A 330 g block is dropped onto a relaxed vertical spring that has a spring constant of k = 3.3 N/cm (Fig. 7-42). The block becomes attached to the spring and compresses the spring 11 cm before momentarily stopping. While the spring is being compressed, what work is done on the block by (a) the gravitational force on it and (b) the spring force? (c) What is the speed of the block just before it hits the spring? (Assume that friction is negligible.) (d) If the speed at impact is doubled, what is the maximum compression of the spring?

For part A. the formula i figured I use is = Mgd cos 180
= (.33kg)(-9.8)(.11m) cos 180 (which is -1)
= 0.39 J

For part B. I was using the formula = - 1/2Kx^2
however I ran into some either arithmatic problems or technique. here is my work.
= -(1/2)(330N/m)(.11m)^2
= -18.15 J
But I am thinking there is a problem since the answer is incorrect.

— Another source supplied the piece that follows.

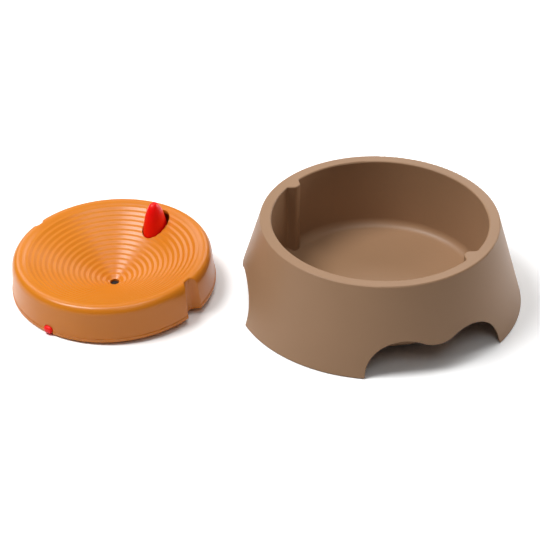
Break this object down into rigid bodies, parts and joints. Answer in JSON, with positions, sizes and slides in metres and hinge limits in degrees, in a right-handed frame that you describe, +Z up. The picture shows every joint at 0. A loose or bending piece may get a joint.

For part C. I used the formula = 1/2mv^2 = Wnet = Wg +Wa
Wg = mgd and Wa = mk
so ultimately after reworking the formula, it became
v = Square root (gd + k) times 2
My question is... is the 2 included under the square root? or outside?
Not exactly sure where i went wrong, because the answer is incorrect.

For part D. i used d = v times square root (m/k)
but since part C is incorrect, this answer is also wrong. (or maybe the formula is too?)


Can someone help me understand where i made my mistakes. Thanks!

 

[*melinda*]

Well, in question B. they ask for the spring force which is in units of Newtons.

The units in your answer are in joules, but you need them to be in Newtons in order for the answer to make sense.

 

[mooshasta]

Well, in question B. they ask for the spring force which is in units of Newtons.

The units in your answer are in joules, but you need them to be in Newtons in order for the answer to make sense.

melinda, they're asking for the work done by the spring force, not the force.

mb85, I think you just made an arithmetic error... I did the same calulation and got -2 J. Is this correct?

For part C... I'm not sure what you meant Ma to be. 1/2mv^2 = -Wnet = -(Wg + Ws), where Ws is the work done by the spring. Wg and Ws you found in parts A and B, respectively, so it's pretty much a matter of just inputting the values and solving for v. Pretty straightfoward, right?

 

[mb85]

yeah, they were algebra mistakes.

but i still cannot get part D, when the speed is doubled for the max. compression.
can someone please help me.

 

[mb85]

cancel that. i got it. thanks!